Seriously. No way. Not again. Not ever. That Paul is dead.


In my coldest moments, in my deepest retreats into the basement of the fortress I've built around me, amid the echoes of dripping water bouncing off the bare walls, I hear a voice.

It's not an audible voice. I don't hear it with my ears.

It's more like the tiniest, thinnest beam of sunlight that snakes through the dark and dust and finds the back of my neck. I feel its warmth, and the hair on my neck rises. As I keep my back to it, it sways in circular motions on my skin and begins to spell out letters that string into words, and even with my eyes closed and my ears shut, I can't ignore it.

It says, "You were not made for dungeons and darkness."

I know it's right. I feel it pulling at me, tugging at me, urging me back outside my walls. I don't want to be destroyed again, but this--this hiding, this barricading--isn't the way. I stay at a distance because of fear, but fear isn't the rudder I want steering my ship. I want to listen to better voices.

The voice I hear in those moments reminds me of this:

I'm at my best when I'm open and vulnerable. I'm not at my best when I've shut myself in.

There are too many people in my life who need me at my best.

As we move toward anyone, any friend, we place more of ourselves in their hands, more of ourselves at their mercy, more of ourselves at risk to be torn up a little. That's the cost of doing life with other people, doing life together. It's quite different than continuing to knowingly place ourselves in dangerous, harmful, or abusive situations--into the hands of people who have proven they can't be trusted to be kept within arm's length.

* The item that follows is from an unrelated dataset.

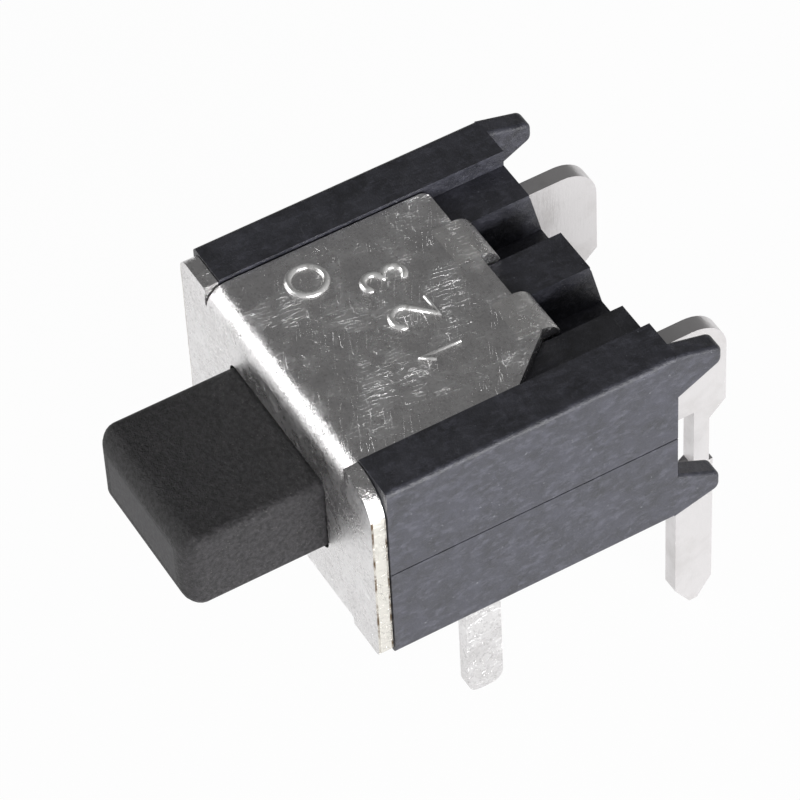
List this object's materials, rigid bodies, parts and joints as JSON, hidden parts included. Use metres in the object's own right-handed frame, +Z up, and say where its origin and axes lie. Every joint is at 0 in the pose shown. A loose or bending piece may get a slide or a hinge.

All relationships requires risk. All relationships that are worth it demand us to bare ourselves at some point.

I'm re-learning the curves and contours of the route of risk. I'm measuring the depth of the water before I jump. I'm wearing extra layers so I don't freeze in the cold. I'm not quite sure that I'd sing, "Go on and tear me apart," but I'm out of the dungeon. I'm squinting in the daylight. I'm feeling the ground beneath me one step at a time.

This is the way. This is what we were made to do.